En el caso que más de cerca he conocido, siempre hubo en torno a Felipe González un pequeño grupo de ministros y notables beligerantemente antiguerristas cuya real aspiración era… ser Alfonso Guerra. Y tratándose de Ábalos y su cese fulminante en 2021, la pregunta del millón es qué persona con asiento de preferencia en el Consejo de Ministros se ocupó de entregar personalmente a Pedro Sánchez las pruebas documentales y gráficas de la vida disoluta del entonces ministro de Fomento y gerifalte máximo de Ferraz. Los macrolíderes coleccionan cortesanos serviles y los números 2 todopoderosos coleccionan más enemigos de los que una persona prudente se puede permitir.
Pero se puede ir mucho más atrás en la historia. Saltando por encima de los siglos y de los regímenes, no hay diferencias sustantivas entre el papel funcional de los mencionados y el de Cisneros para los Reyes Católicos, Antonio Pérez para Felipe II, el duque de Lerma para Felipe III, Olivares para Felipe IV, Esquilache para Carlos III, Godoy para Carlos IV y otros muchos (incluso el almirante Carrero para Franco).
Todos ellos mandaron por encima de sus posibilidades, todos olvidaron en algún momento que su poder era delegado y no autónomo y todos sin excepción, de distintas formas, terminaron como el rosario de la aurora. Los validos, también llamados favoritos, son una institución hispánica de larga data y una profesión de alto riesgo, como está comprobando José Luis Ábalos.
Lo que sigo sin comprender (o quizá lo comprendí desde el principio y también deglutí la trola) es por qué se da generalmente por cierto que los Ábalos son siempre excepciones y los Bárcenas son categorías. Pero esa es cuestión para otro día.

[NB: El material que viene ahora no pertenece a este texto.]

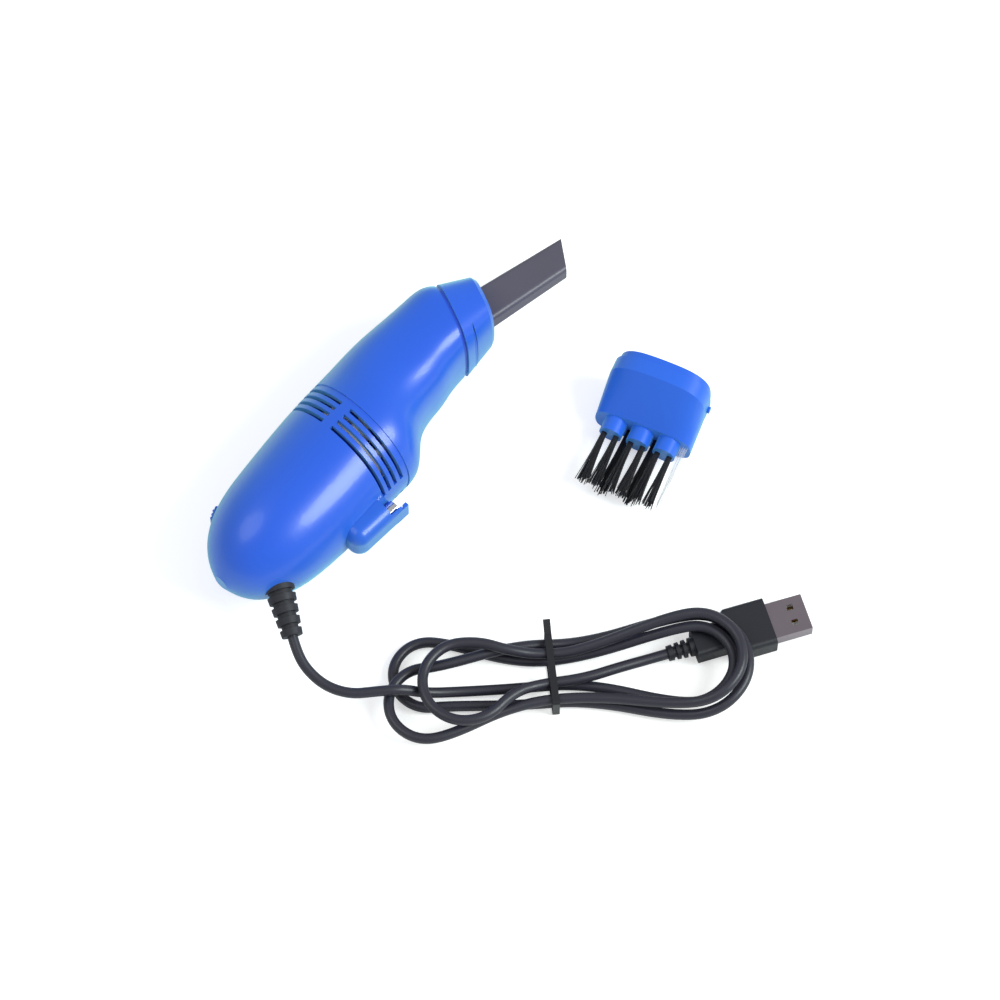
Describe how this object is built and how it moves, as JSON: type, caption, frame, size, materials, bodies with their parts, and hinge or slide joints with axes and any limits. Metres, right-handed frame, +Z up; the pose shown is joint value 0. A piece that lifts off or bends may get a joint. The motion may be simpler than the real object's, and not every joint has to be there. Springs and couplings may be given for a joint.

Dice el refrán que después de la tempestad viene la calma. Ya le gustaría a Pedro Sánchez que el dicho fuera cierto. Tengo para mí que este presidente daría por bueno todo lo sucedido en Valencia (sí, he escrito “todo”) si, a cambio, alguien le asegurara que, pasadas un par de semanas de la tragedia, se restablecería la pax sanchista y él podría proseguir apaciblemente sus tareas y viajes.